When conflict arises, she becomes aware of it early. When possible, she steps away. When she can’t, she uses her mental boundaries — the brain shield and the “let them” mantra — to avoid absorbing emotions that aren’t hers.
She also plans ahead for noisy or messy environments. Sometimes, she simply says no. Other times, she chooses to attend but prepares her nervous system in advance. Before the event, she takes calming breaths or practices mindfulness to establish a calm baseline. During the event, if her nerves start to feel frazzled, she offers herself compassion and reminds herself, “This is just my brain responding to my environment.” She may step outside or into the bathroom to take slow breaths or visualize her hands being warmed. Afterward, she intentionally calms her system — with a warm bath, a cup of tea, gentle yoga, or prayer.

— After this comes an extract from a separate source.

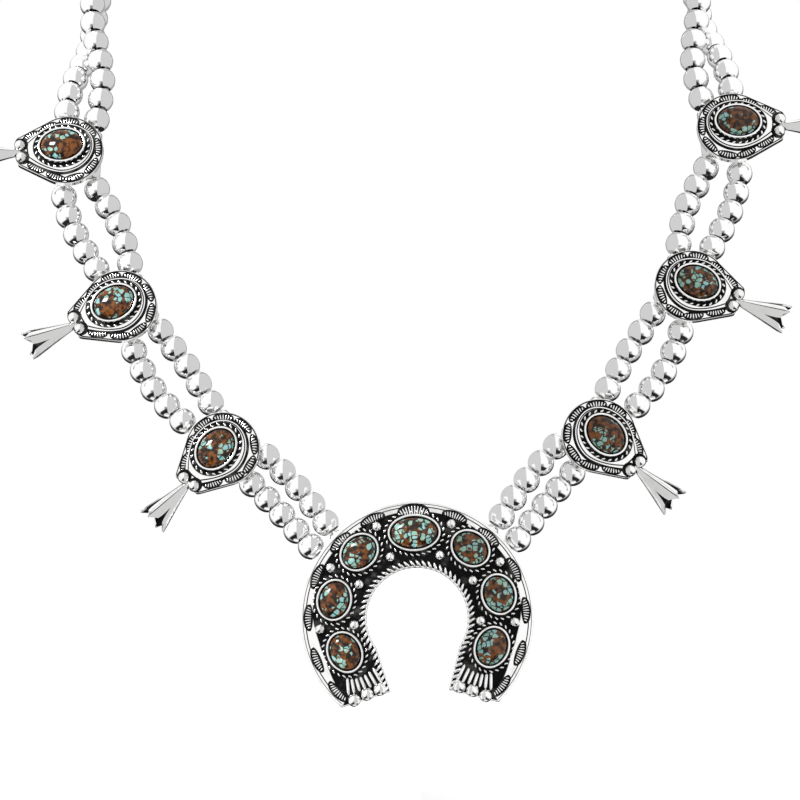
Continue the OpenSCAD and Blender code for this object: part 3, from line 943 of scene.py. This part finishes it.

These are energy boundaries in action.
Take a moment to reflect:
What drains you? Can you avoid it or limit it?
What fuels you?
Create a simple plan to balance your energy. Prepare for draining moments, and give yourself grace and compassion for being human.
Takeaway
You can’t control everything about the holidays.
But you can protect your brain.
Mental boundaries protect your peace.
Physical boundaries protect your health and energy.
Together, they allow you to be present — to enjoy your family — and to feel real joy instead of guilt or overwhelm.
You can love others deeply without losing yourself.